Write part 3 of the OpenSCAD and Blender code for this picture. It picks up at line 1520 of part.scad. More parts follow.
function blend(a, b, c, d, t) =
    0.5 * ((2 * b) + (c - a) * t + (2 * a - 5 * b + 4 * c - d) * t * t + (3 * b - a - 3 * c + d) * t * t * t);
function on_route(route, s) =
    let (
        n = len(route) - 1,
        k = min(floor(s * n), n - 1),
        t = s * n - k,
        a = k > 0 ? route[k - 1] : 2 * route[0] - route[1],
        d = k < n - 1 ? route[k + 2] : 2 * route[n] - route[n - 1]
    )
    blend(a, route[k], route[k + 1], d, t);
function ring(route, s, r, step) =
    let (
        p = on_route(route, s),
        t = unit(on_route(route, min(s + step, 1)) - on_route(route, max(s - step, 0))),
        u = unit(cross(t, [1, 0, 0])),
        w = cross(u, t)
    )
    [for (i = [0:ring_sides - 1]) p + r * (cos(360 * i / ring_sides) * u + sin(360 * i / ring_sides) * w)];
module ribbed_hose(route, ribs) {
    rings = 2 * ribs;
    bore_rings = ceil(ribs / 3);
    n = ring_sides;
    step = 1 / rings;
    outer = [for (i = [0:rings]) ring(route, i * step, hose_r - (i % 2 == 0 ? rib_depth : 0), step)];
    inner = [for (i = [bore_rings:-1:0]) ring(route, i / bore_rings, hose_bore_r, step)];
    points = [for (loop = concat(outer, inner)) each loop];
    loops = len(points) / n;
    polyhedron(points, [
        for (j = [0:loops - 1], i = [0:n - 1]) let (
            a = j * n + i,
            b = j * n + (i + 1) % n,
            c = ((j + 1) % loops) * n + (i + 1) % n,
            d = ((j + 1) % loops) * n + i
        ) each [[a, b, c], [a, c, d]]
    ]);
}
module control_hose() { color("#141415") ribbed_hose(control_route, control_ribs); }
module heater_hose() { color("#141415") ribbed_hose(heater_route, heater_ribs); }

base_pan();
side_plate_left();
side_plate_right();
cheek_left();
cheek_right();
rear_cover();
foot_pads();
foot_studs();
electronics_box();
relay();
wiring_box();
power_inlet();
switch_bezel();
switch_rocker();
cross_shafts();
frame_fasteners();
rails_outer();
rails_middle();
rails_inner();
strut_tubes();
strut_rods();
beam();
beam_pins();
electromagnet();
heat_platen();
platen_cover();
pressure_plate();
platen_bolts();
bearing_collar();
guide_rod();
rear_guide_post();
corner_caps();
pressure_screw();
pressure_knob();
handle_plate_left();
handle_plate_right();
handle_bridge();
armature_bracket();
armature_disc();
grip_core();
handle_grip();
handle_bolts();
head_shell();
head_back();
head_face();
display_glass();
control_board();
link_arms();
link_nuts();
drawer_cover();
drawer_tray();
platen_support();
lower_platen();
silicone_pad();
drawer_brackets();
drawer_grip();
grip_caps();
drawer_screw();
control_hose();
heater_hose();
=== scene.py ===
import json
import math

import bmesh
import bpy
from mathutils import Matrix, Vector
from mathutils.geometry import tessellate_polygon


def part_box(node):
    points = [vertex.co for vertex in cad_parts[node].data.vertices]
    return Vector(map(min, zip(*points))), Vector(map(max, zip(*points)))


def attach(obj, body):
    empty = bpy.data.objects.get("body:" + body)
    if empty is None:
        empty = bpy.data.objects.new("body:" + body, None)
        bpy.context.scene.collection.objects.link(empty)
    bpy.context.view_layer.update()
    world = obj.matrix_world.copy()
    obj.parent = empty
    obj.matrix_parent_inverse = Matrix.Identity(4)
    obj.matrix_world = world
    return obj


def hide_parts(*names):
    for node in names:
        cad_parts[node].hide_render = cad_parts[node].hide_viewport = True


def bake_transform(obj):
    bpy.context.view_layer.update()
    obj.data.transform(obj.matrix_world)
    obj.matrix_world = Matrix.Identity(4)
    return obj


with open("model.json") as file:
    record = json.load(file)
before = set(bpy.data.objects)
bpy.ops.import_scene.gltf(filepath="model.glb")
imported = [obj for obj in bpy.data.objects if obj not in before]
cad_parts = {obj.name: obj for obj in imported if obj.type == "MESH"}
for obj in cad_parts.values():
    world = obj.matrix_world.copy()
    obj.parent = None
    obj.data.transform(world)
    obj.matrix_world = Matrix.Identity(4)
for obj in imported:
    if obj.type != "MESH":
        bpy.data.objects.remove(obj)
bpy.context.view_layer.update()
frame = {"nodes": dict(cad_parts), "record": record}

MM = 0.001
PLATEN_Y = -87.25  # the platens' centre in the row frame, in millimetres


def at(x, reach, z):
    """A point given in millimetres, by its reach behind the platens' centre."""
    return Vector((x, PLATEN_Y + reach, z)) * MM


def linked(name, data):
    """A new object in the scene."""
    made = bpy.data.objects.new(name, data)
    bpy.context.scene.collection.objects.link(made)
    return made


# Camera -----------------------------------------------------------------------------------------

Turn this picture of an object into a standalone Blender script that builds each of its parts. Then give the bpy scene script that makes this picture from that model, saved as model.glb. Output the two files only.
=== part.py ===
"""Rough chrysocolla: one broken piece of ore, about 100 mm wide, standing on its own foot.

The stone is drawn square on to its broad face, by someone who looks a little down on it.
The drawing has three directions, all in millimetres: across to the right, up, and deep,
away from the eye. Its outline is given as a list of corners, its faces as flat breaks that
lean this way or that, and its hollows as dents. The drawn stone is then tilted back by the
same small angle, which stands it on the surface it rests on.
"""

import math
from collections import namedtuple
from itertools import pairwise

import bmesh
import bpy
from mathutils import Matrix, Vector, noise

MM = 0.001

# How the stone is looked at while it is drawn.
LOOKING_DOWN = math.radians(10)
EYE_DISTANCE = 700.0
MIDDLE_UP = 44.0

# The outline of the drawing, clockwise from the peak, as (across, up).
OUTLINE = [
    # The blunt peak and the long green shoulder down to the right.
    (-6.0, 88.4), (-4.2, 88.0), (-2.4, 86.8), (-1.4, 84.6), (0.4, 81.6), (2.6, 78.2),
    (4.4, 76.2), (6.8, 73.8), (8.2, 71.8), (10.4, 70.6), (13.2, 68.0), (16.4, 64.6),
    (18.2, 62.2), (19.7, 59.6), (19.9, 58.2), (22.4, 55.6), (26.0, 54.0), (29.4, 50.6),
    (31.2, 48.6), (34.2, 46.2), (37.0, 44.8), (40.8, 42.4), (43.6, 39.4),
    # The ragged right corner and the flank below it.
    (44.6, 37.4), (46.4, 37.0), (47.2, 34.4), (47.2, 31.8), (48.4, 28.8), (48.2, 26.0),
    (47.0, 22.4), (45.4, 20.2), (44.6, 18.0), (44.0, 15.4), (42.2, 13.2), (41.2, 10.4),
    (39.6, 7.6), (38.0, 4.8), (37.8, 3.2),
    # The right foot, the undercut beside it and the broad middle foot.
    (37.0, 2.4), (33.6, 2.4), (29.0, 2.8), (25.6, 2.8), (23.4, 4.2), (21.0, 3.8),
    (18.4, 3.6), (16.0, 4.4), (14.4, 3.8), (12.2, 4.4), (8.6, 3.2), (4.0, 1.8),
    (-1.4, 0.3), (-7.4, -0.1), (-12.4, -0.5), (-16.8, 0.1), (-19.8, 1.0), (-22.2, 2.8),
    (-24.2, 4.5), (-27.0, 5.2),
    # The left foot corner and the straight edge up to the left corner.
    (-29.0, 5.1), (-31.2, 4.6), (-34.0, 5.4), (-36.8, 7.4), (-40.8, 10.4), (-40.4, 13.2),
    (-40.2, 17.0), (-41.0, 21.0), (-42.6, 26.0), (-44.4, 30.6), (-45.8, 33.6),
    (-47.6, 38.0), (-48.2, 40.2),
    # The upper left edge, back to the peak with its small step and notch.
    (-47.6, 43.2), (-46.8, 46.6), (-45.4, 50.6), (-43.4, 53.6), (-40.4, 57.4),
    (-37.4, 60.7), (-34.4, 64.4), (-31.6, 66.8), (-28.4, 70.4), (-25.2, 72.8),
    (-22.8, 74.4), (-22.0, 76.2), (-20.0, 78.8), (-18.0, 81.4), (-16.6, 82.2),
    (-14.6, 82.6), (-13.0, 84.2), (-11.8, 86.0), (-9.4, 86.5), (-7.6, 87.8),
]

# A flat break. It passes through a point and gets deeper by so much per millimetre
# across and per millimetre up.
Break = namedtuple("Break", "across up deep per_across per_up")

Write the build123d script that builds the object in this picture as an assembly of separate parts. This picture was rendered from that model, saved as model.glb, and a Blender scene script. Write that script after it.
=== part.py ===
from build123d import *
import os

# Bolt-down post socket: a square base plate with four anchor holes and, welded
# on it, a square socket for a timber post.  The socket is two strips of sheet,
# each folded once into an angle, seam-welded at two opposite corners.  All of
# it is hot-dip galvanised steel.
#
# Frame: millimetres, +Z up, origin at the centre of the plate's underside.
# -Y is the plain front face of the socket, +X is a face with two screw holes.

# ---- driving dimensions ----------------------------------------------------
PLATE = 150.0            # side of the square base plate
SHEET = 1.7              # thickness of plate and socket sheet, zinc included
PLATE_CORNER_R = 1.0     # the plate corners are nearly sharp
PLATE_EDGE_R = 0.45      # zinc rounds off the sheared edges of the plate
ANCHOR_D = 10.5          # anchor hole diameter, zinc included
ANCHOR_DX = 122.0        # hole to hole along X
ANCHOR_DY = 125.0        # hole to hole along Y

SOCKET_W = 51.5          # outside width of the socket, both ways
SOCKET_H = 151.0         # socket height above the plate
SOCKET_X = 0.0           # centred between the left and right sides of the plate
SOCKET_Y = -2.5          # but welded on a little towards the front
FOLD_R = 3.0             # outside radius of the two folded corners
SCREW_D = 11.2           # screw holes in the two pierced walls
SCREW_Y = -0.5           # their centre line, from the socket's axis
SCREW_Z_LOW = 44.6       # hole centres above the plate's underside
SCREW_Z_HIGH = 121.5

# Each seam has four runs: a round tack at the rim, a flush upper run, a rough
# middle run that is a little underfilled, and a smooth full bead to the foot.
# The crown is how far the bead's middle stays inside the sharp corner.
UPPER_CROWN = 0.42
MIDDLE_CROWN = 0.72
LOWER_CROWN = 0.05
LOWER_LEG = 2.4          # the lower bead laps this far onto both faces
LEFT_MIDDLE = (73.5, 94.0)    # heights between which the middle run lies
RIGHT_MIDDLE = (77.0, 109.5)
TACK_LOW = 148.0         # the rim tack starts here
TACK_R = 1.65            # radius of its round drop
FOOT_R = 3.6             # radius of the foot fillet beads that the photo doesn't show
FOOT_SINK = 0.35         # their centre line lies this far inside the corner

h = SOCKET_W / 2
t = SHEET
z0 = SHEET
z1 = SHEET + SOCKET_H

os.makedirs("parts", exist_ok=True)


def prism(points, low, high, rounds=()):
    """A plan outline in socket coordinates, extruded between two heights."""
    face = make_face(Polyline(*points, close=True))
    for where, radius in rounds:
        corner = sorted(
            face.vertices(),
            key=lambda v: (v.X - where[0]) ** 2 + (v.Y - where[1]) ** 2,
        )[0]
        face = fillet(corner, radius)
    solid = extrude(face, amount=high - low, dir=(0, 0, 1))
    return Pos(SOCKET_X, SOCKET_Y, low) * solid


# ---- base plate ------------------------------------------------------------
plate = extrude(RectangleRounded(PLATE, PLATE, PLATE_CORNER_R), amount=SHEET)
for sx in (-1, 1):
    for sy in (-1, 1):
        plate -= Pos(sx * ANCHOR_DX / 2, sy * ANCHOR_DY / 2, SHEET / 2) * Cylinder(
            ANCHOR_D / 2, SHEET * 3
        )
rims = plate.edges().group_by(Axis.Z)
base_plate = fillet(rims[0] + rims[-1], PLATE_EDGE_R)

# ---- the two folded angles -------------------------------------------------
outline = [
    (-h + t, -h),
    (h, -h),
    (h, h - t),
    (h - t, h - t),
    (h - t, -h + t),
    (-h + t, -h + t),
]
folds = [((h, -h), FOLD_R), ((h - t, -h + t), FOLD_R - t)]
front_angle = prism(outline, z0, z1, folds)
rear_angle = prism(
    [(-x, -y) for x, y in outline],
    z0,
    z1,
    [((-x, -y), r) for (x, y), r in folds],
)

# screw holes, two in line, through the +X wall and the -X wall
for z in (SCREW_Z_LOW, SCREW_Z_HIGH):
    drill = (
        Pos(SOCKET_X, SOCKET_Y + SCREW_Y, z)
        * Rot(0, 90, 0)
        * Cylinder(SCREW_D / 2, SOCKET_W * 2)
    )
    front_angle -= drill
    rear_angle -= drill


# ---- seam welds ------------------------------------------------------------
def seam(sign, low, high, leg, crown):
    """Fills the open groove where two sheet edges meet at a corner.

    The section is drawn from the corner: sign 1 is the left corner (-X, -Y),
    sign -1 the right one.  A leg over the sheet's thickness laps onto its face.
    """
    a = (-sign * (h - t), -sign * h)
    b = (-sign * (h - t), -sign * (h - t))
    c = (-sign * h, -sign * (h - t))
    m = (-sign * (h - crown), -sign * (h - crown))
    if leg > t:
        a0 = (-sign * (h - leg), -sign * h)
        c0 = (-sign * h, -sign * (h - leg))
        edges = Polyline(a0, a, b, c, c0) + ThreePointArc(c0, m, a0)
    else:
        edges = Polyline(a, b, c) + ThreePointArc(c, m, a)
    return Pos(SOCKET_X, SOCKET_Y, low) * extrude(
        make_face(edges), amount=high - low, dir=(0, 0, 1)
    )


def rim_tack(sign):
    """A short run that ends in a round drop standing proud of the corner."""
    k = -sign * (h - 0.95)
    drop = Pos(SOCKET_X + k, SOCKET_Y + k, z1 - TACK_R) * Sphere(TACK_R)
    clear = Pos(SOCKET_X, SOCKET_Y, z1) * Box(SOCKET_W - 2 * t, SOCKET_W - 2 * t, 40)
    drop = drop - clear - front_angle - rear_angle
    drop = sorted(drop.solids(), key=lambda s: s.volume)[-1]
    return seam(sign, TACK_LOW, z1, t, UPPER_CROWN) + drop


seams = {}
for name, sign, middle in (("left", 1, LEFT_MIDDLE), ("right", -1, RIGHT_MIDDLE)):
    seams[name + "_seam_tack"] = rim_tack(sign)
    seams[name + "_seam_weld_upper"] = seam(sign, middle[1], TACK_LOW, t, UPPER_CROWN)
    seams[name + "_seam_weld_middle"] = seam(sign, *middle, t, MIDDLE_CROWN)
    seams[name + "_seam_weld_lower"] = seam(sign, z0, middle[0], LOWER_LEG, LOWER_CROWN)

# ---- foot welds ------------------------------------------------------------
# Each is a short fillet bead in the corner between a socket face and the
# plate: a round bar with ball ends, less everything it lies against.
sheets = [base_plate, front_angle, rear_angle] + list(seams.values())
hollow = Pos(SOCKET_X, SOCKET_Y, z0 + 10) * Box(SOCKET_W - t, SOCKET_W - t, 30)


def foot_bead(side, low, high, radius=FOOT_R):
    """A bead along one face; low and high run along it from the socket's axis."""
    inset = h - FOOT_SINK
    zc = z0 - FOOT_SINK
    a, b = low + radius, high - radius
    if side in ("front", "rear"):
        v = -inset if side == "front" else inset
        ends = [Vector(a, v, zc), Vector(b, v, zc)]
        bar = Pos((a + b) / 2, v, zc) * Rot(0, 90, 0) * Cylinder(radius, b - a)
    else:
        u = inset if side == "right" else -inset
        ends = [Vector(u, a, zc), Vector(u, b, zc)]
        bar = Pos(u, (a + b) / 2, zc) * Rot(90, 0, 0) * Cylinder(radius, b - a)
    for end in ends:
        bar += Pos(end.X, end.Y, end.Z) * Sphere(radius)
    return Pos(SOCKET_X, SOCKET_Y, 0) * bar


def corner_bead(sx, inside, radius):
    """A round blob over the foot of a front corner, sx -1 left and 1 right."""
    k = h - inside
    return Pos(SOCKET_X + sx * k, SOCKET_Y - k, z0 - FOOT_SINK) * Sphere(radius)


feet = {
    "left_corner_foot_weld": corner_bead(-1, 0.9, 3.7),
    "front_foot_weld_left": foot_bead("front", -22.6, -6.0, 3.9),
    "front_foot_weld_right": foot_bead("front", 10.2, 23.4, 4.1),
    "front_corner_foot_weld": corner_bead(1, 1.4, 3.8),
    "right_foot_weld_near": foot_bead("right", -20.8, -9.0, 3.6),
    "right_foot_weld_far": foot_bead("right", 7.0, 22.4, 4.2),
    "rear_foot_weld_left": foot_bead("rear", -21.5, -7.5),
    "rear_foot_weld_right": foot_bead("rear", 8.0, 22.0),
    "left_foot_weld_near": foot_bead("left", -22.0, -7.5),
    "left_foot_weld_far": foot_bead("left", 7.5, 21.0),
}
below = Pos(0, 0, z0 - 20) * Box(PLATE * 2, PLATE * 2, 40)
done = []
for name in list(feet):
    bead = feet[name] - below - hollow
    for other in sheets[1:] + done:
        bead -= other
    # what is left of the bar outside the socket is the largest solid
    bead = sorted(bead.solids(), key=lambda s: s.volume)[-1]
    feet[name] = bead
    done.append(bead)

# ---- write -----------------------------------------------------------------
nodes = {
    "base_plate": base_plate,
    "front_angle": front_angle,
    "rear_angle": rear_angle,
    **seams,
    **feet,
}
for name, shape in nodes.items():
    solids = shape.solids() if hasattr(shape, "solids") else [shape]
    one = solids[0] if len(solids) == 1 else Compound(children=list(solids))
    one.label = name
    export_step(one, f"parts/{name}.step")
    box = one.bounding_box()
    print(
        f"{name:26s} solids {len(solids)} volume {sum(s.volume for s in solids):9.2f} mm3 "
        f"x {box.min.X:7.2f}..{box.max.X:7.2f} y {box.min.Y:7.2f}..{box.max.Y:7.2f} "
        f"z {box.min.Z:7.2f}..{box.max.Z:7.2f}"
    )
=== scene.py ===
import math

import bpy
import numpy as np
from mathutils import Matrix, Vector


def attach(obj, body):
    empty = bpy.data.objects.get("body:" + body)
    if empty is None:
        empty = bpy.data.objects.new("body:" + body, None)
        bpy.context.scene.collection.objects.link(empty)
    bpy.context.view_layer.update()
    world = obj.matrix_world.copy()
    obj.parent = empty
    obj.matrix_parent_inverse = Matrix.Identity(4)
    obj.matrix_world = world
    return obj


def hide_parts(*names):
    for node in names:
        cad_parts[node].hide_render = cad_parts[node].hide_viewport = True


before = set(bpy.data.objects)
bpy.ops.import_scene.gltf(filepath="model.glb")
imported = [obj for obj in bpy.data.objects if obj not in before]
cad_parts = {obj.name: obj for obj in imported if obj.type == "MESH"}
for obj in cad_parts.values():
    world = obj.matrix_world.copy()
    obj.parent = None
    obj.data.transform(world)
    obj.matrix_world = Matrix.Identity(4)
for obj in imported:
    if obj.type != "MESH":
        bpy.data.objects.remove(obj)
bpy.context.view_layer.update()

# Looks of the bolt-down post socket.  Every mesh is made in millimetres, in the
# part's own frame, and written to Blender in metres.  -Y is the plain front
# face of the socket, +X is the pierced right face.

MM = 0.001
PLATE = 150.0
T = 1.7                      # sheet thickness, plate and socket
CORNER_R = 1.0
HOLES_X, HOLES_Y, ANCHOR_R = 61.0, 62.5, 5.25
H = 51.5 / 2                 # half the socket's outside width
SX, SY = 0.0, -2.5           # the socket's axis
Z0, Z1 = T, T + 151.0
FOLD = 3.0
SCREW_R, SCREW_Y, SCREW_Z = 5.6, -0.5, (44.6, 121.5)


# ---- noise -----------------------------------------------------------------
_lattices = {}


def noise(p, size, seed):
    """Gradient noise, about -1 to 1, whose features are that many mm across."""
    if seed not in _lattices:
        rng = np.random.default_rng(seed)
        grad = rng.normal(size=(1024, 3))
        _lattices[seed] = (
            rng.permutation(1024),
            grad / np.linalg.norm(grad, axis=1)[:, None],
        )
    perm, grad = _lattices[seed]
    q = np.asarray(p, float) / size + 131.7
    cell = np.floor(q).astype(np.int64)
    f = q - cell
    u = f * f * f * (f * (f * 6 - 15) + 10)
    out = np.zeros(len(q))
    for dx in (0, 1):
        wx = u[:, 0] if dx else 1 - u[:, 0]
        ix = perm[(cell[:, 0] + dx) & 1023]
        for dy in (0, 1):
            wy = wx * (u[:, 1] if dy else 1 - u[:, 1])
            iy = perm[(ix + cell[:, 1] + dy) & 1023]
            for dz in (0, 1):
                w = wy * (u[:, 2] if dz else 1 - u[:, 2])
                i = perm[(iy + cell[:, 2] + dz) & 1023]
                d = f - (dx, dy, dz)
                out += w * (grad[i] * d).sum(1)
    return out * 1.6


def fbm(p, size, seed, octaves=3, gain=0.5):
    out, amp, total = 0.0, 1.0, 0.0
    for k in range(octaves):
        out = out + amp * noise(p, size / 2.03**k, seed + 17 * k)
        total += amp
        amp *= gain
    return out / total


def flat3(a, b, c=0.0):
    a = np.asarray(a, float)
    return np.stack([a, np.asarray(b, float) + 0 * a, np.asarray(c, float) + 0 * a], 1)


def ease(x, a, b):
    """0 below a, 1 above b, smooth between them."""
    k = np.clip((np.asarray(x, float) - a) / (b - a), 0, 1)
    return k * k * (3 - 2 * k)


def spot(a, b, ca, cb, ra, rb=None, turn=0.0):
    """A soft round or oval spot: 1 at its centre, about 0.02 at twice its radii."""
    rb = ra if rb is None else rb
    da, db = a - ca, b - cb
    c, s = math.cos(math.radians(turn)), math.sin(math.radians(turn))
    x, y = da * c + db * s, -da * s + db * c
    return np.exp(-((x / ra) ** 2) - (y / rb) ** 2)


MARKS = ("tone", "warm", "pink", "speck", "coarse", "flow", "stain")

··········

= What you need to do =
Only the lines from the one holding "# ---- write" through the one holding "# face of the" are wanted; retype them exactly.

= Task response =
# ---- write -----------------------------------------------------------------
nodes = {
    "base_plate": base_plate,
    "front_angle": front_angle,
    "rear_angle": rear_angle,
    **seams,
    **feet,
}
for name, shape in nodes.items():
    solids = shape.solids() if hasattr(shape, "solids") else [shape]
    one = solids[0] if len(solids) == 1 else Compound(children=list(solids))
    one.label = name
    export_step(one, f"parts/{name}.step")
    box = one.bounding_box()
    print(
        f"{name:26s} solids {len(solids)} volume {sum(s.volume for s in solids):9.2f} mm3 "
        f"x {box.min.X:7.2f}..{box.max.X:7.2f} y {box.min.Y:7.2f}..{box.max.Y:7.2f} "
        f"z {box.min.Z:7.2f}..{box.max.Z:7.2f}"
    )
=== scene.py ===
import math

import bpy
import numpy as np
from mathutils import Matrix, Vector


def attach(obj, body):
    empty = bpy.data.objects.get("body:" + body)
    if empty is None:
        empty = bpy.data.objects.new("body:" + body, None)
        bpy.context.scene.collection.objects.link(empty)
    bpy.context.view_layer.update()
    world = obj.matrix_world.copy()
    obj.parent = empty
    obj.matrix_parent_inverse = Matrix.Identity(4)
    obj.matrix_world = world
    return obj


def hide_parts(*names):
    for node in names:
        cad_parts[node].hide_render = cad_parts[node].hide_viewport = True


before = set(bpy.data.objects)
bpy.ops.import_scene.gltf(filepath="model.glb")
imported = [obj for obj in bpy.data.objects if obj not in before]
cad_parts = {obj.name: obj for obj in imported if obj.type == "MESH"}
for obj in cad_parts.values():
    world = obj.matrix_world.copy()
    obj.parent = None
    obj.data.transform(world)
    obj.matrix_world = Matrix.Identity(4)
for obj in imported:
    if obj.type != "MESH":
        bpy.data.objects.remove(obj)
bpy.context.view_layer.update()

# Looks of the bolt-down post socket.  Every mesh is made in millimetres, in the
# part's own frame, and written to Blender in metres.  -Y is the plain front
# face of the socket, +X is the pierced right face.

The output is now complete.